§ ITEMS
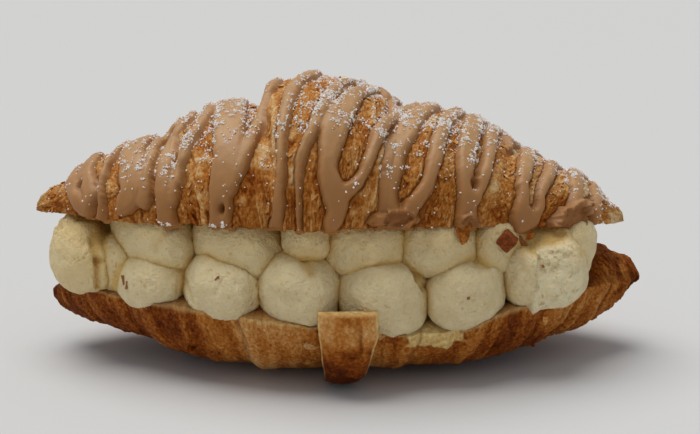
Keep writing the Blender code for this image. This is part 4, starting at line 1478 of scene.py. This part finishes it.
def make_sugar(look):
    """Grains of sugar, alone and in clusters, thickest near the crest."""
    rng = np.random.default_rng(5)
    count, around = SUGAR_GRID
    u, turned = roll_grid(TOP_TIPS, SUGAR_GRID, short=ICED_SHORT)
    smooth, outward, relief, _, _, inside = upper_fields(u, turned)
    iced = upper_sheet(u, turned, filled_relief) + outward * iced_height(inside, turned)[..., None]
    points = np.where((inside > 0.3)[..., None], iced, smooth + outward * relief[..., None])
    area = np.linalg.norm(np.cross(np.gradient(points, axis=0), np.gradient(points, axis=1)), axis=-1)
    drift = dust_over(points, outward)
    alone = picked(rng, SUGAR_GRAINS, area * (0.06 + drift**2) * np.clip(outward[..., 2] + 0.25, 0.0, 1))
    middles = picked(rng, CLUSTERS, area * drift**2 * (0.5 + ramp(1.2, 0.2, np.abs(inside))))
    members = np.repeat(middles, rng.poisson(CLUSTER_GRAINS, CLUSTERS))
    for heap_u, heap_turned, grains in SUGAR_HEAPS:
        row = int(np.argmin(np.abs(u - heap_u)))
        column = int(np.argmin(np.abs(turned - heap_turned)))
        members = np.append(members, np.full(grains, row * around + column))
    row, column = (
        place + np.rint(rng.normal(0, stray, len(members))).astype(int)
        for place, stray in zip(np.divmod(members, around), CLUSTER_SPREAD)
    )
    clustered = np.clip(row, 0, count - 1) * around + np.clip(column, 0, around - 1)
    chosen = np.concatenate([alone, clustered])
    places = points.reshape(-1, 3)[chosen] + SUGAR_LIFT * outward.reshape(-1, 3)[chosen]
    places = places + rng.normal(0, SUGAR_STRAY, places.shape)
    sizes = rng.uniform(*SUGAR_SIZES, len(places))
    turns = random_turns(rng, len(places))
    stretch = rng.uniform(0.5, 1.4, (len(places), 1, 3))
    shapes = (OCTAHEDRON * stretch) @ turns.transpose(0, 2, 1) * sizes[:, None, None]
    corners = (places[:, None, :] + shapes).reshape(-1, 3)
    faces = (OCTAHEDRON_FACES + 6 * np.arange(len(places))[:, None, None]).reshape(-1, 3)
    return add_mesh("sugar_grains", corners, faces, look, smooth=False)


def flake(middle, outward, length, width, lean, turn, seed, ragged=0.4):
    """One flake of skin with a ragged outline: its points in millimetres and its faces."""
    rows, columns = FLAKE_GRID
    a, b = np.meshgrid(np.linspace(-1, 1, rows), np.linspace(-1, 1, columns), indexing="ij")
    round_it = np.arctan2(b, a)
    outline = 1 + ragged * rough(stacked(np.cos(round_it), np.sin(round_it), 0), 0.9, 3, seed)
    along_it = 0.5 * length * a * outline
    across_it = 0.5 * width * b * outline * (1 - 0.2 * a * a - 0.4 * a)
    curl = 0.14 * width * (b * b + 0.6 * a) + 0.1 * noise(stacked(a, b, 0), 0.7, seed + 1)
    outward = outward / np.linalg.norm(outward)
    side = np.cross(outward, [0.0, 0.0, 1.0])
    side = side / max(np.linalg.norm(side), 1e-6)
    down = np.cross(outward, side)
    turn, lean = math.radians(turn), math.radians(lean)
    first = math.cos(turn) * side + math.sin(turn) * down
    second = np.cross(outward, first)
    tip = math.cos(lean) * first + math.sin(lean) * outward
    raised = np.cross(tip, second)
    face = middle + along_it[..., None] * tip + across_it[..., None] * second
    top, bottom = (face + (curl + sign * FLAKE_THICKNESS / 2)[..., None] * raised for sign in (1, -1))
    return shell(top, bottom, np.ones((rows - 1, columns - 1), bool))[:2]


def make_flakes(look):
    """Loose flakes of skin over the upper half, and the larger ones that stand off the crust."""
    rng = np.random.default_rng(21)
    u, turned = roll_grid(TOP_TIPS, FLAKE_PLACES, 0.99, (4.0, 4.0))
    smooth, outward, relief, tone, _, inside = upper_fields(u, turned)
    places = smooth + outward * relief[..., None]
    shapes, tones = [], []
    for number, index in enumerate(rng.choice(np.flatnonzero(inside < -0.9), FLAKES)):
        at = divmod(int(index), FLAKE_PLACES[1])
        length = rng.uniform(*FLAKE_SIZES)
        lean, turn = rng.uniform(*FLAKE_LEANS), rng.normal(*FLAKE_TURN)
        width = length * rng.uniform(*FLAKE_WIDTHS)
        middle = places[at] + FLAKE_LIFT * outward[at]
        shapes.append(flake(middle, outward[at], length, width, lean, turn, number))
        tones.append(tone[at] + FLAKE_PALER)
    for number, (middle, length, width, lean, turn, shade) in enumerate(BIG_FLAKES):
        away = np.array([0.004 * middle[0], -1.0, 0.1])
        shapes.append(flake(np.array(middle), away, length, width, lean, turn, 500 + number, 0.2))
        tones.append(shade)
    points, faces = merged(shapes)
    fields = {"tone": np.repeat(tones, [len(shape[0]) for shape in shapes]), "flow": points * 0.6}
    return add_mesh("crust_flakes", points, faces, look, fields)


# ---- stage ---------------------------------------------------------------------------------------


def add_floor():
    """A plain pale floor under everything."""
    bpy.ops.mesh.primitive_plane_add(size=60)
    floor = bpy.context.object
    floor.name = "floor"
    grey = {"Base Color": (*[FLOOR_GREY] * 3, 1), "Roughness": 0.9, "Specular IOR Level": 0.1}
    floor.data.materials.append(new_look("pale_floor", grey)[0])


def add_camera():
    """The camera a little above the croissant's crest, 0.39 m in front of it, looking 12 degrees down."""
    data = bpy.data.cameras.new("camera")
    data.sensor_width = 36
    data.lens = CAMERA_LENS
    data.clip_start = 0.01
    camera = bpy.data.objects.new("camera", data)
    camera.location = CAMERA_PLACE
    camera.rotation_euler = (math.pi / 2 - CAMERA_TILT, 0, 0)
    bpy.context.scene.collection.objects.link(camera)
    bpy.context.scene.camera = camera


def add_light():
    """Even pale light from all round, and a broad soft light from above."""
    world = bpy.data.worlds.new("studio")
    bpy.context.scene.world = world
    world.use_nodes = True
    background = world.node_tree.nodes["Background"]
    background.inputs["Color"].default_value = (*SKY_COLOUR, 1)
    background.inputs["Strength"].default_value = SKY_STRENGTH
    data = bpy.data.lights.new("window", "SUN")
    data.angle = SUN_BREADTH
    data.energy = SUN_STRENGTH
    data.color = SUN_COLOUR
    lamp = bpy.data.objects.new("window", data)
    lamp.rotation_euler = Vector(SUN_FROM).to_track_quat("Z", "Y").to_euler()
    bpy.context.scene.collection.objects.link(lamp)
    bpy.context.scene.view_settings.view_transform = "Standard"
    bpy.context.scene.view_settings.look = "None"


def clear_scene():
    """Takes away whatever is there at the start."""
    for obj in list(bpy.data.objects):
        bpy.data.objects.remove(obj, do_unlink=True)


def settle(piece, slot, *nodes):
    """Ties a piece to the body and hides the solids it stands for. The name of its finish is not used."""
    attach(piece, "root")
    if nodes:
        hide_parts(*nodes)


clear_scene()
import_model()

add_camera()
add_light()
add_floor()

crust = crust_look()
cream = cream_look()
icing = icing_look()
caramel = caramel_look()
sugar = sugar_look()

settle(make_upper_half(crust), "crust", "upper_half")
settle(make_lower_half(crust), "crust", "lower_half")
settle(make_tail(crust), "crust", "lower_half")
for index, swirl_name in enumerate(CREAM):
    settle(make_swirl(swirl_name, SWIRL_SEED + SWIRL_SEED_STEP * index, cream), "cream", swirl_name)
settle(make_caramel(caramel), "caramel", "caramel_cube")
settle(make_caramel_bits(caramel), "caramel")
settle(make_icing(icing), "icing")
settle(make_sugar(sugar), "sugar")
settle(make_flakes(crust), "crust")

...

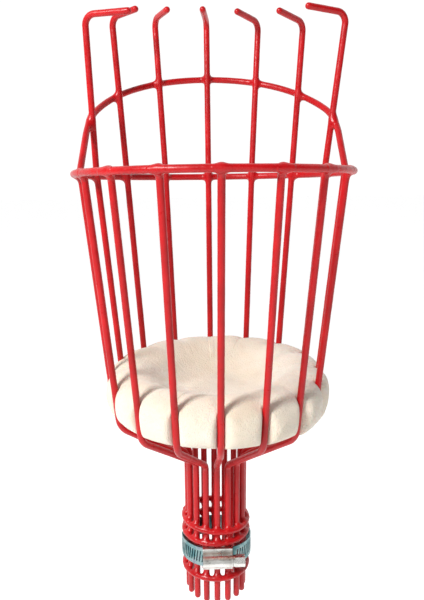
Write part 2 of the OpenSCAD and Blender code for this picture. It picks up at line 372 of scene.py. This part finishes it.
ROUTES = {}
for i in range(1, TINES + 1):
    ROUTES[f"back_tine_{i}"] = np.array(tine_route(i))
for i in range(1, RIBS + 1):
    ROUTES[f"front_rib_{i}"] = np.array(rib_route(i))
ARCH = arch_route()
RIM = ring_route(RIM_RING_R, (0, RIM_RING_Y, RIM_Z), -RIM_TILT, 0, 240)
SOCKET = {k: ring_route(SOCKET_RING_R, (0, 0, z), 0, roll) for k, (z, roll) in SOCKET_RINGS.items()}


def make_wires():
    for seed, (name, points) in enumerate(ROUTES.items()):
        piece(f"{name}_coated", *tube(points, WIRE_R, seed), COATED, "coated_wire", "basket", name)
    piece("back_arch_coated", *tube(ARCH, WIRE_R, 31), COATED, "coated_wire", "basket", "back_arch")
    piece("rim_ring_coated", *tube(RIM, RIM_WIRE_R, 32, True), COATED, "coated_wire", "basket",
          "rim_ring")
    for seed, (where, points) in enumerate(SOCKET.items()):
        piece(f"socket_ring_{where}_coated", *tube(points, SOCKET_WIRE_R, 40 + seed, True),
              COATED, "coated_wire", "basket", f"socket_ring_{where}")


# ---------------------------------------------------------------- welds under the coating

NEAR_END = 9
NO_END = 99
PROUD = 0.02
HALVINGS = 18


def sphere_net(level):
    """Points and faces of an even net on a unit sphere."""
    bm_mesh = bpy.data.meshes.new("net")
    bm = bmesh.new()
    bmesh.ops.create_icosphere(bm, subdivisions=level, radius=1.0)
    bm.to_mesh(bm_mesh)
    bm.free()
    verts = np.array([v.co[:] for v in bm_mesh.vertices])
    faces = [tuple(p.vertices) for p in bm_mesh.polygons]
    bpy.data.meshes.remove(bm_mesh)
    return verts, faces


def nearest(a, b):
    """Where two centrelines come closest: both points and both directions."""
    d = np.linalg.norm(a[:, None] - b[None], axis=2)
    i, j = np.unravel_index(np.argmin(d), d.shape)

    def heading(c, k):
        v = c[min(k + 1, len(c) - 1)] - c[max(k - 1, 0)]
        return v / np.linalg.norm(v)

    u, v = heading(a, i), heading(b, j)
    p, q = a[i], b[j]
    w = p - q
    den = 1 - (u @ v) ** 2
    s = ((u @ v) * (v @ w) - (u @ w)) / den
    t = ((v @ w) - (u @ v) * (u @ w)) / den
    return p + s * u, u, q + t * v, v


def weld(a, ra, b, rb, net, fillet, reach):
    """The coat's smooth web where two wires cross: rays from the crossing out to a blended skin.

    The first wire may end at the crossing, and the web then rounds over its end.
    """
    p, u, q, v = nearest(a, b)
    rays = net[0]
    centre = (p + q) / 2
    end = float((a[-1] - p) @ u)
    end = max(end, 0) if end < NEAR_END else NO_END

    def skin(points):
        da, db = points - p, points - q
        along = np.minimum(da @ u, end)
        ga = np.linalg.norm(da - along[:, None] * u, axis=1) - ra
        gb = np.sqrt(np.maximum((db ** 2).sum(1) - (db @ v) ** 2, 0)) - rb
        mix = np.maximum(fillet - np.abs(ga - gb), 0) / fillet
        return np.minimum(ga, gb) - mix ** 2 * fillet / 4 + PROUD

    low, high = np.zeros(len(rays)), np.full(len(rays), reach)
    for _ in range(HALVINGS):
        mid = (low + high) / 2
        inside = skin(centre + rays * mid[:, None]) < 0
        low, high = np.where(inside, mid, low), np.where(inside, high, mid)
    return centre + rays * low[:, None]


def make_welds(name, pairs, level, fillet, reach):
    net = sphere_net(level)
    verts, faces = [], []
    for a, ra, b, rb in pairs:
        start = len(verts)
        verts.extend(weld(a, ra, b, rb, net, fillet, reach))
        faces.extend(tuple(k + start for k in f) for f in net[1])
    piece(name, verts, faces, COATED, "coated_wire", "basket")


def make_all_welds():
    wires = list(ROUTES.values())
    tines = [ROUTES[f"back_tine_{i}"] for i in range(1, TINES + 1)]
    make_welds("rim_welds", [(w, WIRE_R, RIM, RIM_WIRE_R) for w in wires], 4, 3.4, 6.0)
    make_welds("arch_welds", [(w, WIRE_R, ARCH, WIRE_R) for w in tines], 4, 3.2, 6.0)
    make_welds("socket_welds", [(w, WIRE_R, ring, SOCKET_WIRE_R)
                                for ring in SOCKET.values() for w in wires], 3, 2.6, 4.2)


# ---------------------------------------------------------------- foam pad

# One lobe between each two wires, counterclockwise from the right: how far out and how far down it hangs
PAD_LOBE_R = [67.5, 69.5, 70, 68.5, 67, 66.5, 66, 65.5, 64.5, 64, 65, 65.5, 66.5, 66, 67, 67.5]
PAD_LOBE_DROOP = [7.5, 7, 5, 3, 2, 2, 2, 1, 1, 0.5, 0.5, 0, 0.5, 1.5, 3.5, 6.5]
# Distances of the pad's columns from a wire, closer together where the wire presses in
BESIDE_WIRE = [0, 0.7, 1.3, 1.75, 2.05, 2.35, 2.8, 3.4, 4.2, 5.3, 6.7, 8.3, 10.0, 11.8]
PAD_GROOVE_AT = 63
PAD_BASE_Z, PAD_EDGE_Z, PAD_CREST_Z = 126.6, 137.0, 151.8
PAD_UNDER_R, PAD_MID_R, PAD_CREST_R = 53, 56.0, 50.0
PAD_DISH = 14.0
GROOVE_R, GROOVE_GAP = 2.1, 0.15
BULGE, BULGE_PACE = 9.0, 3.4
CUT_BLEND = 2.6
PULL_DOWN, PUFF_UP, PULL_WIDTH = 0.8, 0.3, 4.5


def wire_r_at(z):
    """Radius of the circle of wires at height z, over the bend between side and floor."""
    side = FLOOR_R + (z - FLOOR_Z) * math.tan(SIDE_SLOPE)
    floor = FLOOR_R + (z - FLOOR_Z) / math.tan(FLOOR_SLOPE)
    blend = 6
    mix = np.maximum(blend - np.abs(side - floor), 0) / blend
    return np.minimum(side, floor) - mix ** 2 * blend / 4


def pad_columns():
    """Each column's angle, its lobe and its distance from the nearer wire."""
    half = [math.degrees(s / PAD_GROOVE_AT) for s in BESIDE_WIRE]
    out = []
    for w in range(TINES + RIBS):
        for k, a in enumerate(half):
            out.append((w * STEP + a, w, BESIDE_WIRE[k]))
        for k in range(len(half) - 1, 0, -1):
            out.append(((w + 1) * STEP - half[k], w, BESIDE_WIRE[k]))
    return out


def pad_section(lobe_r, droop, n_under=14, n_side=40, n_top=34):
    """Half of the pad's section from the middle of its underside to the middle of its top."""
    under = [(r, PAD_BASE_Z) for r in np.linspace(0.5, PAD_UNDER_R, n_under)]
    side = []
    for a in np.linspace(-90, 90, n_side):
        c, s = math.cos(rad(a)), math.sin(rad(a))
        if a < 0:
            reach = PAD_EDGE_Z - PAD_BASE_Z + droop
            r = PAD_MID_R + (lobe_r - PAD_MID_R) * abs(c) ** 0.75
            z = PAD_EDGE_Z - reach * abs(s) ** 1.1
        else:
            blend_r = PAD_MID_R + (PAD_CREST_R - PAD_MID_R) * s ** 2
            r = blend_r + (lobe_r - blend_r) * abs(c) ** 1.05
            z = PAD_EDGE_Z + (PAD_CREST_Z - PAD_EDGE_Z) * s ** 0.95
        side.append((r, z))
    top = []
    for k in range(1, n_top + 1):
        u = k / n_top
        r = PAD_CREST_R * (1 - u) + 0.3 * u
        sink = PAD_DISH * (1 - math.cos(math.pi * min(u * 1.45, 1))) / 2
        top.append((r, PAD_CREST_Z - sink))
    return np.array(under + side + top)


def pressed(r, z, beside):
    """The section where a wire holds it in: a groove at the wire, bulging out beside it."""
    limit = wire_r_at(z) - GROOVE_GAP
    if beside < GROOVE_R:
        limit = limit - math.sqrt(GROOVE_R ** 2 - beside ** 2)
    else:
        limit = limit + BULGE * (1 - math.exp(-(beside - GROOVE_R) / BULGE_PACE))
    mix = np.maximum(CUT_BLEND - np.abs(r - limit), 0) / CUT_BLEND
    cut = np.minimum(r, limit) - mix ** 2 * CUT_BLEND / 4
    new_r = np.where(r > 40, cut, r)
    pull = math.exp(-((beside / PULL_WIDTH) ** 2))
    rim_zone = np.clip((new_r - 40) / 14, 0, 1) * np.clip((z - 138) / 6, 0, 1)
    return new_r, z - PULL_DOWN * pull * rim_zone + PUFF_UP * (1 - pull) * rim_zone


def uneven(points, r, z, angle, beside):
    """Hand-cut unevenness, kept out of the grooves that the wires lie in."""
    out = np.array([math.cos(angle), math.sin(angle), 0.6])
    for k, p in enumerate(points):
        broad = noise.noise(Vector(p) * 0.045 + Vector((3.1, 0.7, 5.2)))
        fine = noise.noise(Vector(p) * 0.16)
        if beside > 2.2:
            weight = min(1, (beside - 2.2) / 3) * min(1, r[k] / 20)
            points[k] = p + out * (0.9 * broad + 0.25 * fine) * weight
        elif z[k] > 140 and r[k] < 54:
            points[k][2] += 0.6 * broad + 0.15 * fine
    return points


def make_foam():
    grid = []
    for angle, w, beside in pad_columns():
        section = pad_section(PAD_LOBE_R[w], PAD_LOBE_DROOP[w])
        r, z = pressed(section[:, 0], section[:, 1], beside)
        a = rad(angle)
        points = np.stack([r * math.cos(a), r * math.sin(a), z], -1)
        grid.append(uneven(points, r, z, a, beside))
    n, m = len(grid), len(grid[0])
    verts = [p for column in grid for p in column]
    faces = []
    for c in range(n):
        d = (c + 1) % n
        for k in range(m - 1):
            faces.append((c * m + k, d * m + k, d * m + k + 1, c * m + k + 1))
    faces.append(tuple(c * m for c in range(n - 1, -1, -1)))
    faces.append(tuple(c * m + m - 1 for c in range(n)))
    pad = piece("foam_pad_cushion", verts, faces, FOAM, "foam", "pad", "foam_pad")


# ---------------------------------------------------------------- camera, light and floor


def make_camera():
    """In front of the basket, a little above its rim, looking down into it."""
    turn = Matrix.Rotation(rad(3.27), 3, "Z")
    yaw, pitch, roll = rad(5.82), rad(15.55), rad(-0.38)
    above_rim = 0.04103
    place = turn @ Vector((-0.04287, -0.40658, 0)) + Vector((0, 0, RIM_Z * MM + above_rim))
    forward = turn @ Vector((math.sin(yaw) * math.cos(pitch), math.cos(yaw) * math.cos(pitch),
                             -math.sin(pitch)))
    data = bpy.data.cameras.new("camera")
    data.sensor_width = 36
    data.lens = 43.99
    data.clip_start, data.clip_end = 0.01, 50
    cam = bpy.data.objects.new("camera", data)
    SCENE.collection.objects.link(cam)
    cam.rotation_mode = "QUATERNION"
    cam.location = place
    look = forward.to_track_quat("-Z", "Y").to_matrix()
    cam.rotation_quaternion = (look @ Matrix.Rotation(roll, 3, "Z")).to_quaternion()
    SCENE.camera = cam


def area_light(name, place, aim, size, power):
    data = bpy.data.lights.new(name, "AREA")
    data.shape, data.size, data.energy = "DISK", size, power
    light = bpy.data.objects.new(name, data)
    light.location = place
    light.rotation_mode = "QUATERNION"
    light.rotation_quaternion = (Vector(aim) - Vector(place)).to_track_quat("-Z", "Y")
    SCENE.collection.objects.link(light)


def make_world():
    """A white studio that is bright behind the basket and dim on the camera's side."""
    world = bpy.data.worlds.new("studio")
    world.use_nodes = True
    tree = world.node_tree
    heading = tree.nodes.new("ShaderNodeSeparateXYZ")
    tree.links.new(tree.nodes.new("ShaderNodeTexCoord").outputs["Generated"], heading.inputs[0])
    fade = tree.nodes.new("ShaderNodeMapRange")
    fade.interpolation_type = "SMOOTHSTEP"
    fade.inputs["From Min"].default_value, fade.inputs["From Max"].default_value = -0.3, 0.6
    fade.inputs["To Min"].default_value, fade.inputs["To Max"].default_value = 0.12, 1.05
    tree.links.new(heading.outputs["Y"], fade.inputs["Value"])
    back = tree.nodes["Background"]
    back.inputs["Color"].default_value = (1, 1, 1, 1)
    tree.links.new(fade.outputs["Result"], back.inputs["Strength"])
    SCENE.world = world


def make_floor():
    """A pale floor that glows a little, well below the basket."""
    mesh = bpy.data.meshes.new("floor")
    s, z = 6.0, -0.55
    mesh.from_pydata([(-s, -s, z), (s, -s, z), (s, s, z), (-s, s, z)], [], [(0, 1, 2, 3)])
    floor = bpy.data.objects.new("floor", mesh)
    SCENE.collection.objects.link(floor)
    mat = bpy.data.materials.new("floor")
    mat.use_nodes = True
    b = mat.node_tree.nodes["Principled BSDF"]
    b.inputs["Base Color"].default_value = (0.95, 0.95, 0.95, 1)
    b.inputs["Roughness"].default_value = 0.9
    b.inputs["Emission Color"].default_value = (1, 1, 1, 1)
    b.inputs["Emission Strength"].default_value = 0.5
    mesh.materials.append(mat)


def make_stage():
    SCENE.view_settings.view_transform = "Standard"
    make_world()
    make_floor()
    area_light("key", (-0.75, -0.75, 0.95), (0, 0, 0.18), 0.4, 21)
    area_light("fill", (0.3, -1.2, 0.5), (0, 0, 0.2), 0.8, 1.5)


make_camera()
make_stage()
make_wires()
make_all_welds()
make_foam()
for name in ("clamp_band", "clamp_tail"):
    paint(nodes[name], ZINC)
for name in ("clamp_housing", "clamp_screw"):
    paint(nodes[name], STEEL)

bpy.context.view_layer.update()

§ WHAT THE EXERCISE ASKS
Nothing beyond the lines starting at the line containing "import_model()" and ending at the line containing "sugar = sugar_look()" is to be reproduced; reproduce those lines exactly, both ends included.

§ EXERCISE RESULT
import_model()

add_camera()
add_light()
add_floor()

crust = crust_look()
cream = cream_look()
icing = icing_look()
caramel = caramel_look()
sugar = sugar_look()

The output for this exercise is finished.